Given data:
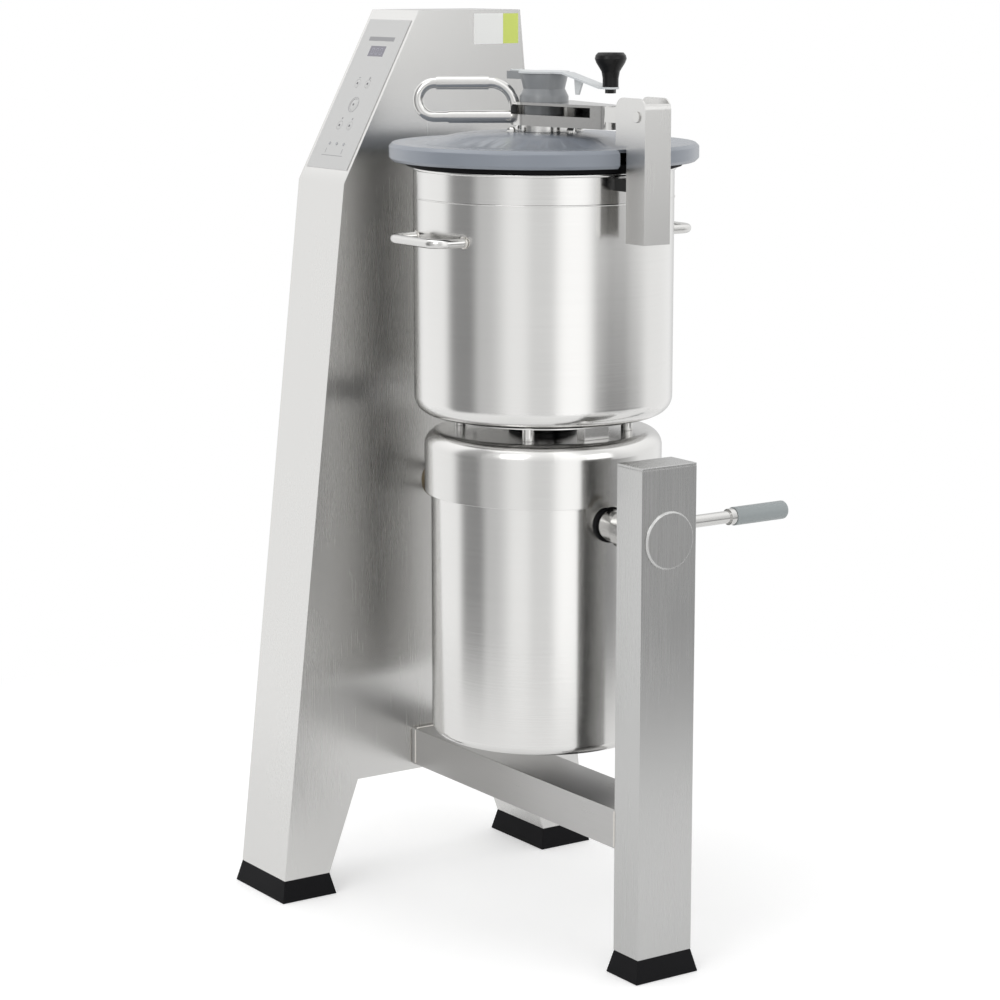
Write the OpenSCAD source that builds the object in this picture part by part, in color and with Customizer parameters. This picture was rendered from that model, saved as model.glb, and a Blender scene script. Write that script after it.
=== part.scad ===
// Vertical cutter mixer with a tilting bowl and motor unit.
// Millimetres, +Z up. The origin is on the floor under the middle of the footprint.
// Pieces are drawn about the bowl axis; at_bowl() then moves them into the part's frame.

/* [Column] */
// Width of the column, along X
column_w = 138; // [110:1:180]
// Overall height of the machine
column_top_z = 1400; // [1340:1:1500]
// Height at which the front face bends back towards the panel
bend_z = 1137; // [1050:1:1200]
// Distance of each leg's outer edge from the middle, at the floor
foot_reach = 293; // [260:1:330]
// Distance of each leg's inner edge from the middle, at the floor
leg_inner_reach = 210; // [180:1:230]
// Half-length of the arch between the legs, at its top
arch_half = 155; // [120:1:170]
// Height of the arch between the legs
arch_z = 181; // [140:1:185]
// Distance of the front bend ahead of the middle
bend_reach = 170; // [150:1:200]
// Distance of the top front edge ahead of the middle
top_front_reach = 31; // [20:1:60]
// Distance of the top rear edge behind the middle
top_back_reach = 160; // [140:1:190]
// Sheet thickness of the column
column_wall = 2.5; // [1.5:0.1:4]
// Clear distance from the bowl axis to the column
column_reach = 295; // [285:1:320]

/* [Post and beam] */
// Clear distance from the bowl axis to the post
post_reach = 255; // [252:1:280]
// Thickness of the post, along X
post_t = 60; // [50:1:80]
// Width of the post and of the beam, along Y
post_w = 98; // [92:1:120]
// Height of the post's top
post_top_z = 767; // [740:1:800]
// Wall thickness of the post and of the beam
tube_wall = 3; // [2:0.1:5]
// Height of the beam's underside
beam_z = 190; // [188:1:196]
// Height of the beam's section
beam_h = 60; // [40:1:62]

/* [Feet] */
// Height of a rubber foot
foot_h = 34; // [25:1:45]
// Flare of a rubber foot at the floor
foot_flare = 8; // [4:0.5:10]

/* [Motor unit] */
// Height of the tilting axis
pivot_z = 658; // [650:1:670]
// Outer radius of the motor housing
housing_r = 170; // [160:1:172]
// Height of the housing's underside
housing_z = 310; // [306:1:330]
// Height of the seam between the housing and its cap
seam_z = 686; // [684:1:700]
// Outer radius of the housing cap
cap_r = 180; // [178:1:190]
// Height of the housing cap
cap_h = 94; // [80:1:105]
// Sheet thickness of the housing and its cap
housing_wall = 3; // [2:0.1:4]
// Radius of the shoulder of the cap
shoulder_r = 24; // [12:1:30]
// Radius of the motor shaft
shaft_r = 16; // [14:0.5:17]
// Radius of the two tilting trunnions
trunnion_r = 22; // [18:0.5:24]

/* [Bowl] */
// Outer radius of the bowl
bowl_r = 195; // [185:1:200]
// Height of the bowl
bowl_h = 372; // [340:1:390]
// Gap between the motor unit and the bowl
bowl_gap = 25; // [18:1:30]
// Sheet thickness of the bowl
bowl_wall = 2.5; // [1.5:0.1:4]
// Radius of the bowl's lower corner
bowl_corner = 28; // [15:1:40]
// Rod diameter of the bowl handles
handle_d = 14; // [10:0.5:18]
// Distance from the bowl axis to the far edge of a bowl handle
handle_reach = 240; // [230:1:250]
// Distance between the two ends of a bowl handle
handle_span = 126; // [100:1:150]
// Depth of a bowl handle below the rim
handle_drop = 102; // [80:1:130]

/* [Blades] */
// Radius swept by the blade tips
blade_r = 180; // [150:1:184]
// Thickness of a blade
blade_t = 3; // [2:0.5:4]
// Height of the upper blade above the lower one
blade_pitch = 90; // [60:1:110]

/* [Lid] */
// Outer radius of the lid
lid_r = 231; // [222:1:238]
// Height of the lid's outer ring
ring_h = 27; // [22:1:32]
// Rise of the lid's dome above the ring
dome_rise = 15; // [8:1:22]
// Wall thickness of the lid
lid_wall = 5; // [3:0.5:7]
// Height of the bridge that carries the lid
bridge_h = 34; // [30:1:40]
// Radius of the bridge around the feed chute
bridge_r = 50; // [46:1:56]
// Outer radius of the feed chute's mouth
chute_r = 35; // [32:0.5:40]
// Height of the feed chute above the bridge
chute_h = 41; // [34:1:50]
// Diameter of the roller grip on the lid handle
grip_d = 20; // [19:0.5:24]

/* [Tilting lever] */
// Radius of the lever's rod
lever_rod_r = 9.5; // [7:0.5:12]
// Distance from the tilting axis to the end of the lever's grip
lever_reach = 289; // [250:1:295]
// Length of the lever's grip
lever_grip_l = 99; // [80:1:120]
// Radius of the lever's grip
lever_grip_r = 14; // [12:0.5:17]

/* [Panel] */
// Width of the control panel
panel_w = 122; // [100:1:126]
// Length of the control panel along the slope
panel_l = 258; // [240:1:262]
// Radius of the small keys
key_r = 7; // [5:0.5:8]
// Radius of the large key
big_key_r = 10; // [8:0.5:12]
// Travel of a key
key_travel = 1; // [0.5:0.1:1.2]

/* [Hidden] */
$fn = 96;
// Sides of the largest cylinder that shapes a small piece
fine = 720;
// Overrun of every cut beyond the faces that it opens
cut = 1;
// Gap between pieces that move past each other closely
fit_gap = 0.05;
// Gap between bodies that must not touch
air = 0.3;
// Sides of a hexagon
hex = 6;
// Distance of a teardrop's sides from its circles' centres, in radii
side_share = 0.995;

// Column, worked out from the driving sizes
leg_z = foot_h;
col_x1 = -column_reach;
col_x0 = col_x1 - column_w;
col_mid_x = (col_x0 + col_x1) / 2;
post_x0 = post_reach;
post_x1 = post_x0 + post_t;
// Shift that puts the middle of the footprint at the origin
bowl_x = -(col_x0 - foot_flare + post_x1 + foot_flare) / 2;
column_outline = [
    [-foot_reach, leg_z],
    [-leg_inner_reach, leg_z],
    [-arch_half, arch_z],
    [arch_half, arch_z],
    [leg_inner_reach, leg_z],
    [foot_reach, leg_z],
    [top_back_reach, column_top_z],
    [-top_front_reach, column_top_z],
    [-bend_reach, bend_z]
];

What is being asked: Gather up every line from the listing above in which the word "that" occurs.

The result:
Write the OpenSCAD source that builds the object in this picture part by part, in color and with Customizer parameters. This picture was rendered from that model, saved as model.glb, and a Blender scene script. Write that script after it.
// Height of the bridge that carries the lid
// Sides of the largest cylinder that shapes a small piece
// Overrun of every cut beyond the faces that it opens
// Gap between pieces that move past each other closely
// Gap between bodies that must not touch
// Shift that puts the middle of the footprint at the origin